Understanding the Bitcoin high and low cycle is the only way to avoid becoming "exit liquidity" for a hedge fund.

If you want to actually make money in this space, stop looking at the 1-minute charts. They are noise. Pure noise.

Instead, focus on the "Power Law" corridor or the logarithmic growth curves. Bitcoin has historically stayed within a very specific upward-sloping channel.
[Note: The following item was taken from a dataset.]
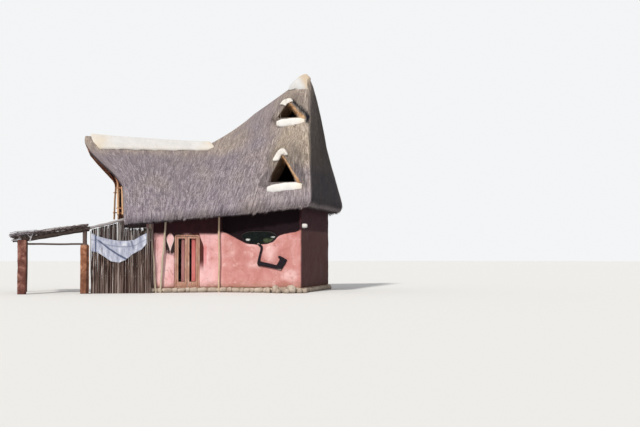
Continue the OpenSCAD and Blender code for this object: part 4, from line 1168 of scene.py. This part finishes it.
# Eave posts and beam end
# Thin peeled poles stand close to the wall and steady the eave. The end of one wall beam
# shows at the tower's corner.
post_r, plinth_out, bedded = 0.036, 0.06, 0.02
post_line = -plinth_out - post_r - 0.0003
posts = []
for foot, lean, top in ((-wing_len + 0.086, -5, None), (-wing_len + 0.245, 4, None),
                        (-0.05, 0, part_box("eave_posts")[1].z - bedded)):
    u = (foot + wing_len + verge_eave) / (wing_len + verge_eave + tower_len + hip_over)
    high = top or slope_point("front", u, 0.9, 1.0)[2] + bedded
    posts.append((straight(on_wing(foot, post_line, 0.005),
                           on_wing(foot + tan(radians(lean)) * high, post_line, high), 16), post_r))
dress(rods("eave_peeled_poles", posts[:2], 12, 0.03, 3), pale, ("eave_posts",))
olive = pole_finish("olive_gum_pole", (0.26, 0.17, 0.10), (0.60, 0.44, 0.30), (0.85, 0.68, 0.52))
dress(rods("eave_olive_pole", posts[2:], 12, 0.03, 3), olive)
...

Take these steps to protect your capital:

  1. DCA (Dollar Cost Average): Buy a set amount every week or month, regardless of the price. This mathematically lowers your average entry price over time.
  2. Self-Custody: If your Bitcoin is on an exchange, it’s not your Bitcoin. Use a hardware wallet.
  3. Define Your Exit: Write down your "sell price" before the market gets crazy. When the euphoria hits, you won't be thinking clearly. You need a plan to follow.
  4. Watch the Macro: Bitcoin is now a "risk-on" asset. It moves with the Nasdaq and reacts to the Federal Reserve's interest rate decisions. If the Fed is printing, Bitcoin is usually pumping.

The cycle will continue. Human nature doesn't change, even if the technology does. There will be another high that feels like it will never end, and a low that feels like the end of the world.

The trick is knowing the difference.